Captain Danny Whitaker, presumably Jonjo Shelvey’s father, was a tyro. Belying his 36 years to hare around the midfield closing down everyone and everything, but simultaneously maintaining the organisation of the defensive unit. Macclesfield are exactly what I expected of them when I looked at the league table – a thoroughly solid unit, but capable of taking the chance when it comes.
Scott Wilson is a willing runner and took probably the only real chance he had. John Askey also managed his substitutions well, bringing on the pacy duo of Tyrone Marsh and Koby Arthur for the last ten. This additional harrying and chasing when the Orient defenders had the ball made it difficult for them to plan attacks, and forced them into more of a long-ball game. This played into the hands of Macclesfield’s gigantic centre backs, who repelled whatever was thrown of them.
My Man of the Match, though, goes to Sam Ramsbottom. He may sound like he should be a walk on part in Emmerdale, but during a debut performance, on a gusty, swirling, afternoon, the young man from the Wirral made a couple of vital saves, and acted as an additional defender at times, coming out to sweep up where danger may have otherwise been present.

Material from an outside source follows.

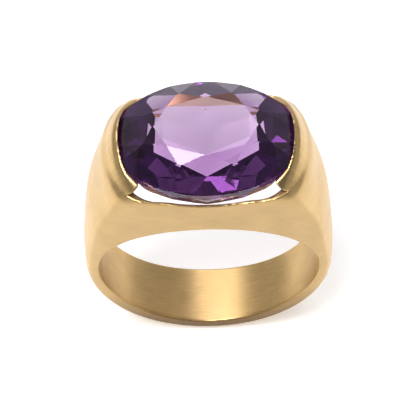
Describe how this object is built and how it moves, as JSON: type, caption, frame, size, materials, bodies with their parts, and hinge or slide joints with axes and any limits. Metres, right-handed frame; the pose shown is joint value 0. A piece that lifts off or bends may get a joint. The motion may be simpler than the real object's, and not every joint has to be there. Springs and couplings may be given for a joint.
{
  "type": "cocktail ring",
  "caption": "Satin gold cocktail ring: a wide domed band whose shoulders rise into two half bezels that grip a large oval faceted amethyst by its ends, with open windows under it.",
  "frame": {"origin": "centre of the finger hole, on its axis, midway between the front and the rear face", "axes": "+Y along the finger hole's axis, from the front face to the rear face; +Z towards the stone; +X along the stone's long axis, to the right seen from the front"},
  "size_m": [0.0198, 0.0104, 0.0267],
  "materials": {
    "satin_gold": "brushed satin, 18 carat yellow gold",
    "polished_gold": "polished, 18 carat yellow gold",
    "amethyst": "faceted and polished purple quartz"
  },
  "bodies": {
    "root": {"shank": "satin_gold", "left_shoulder": "satin_gold", "right_shoulder": "satin_gold", "front_bridge": "satin_gold", "rear_bridge": "satin_gold", "left_half_bezel": "polished_gold", "right_half_bezel": "polished_gold", "left_bearing": "polished_gold", "right_bearing": "polished_gold", "amethyst": "amethyst"}
  },
  "joints": []
}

I can’t help but feel that Macclesfield will have to show the ability to play more expansive football at some point if they want to stay on top, and that may be reflected by the odds of 25/1 you can still get on them from some bookies. However, not only do they stay top tonight, but they extend the lead to three points.
Orient, on the other hand, have dropped to 18th, and will need to find a way to carve open well organised teams if they’re to get out of this league. It is obvious that Davis wants his team to play good football, but they will need other strings to their bow against a lot of the sides they face this season.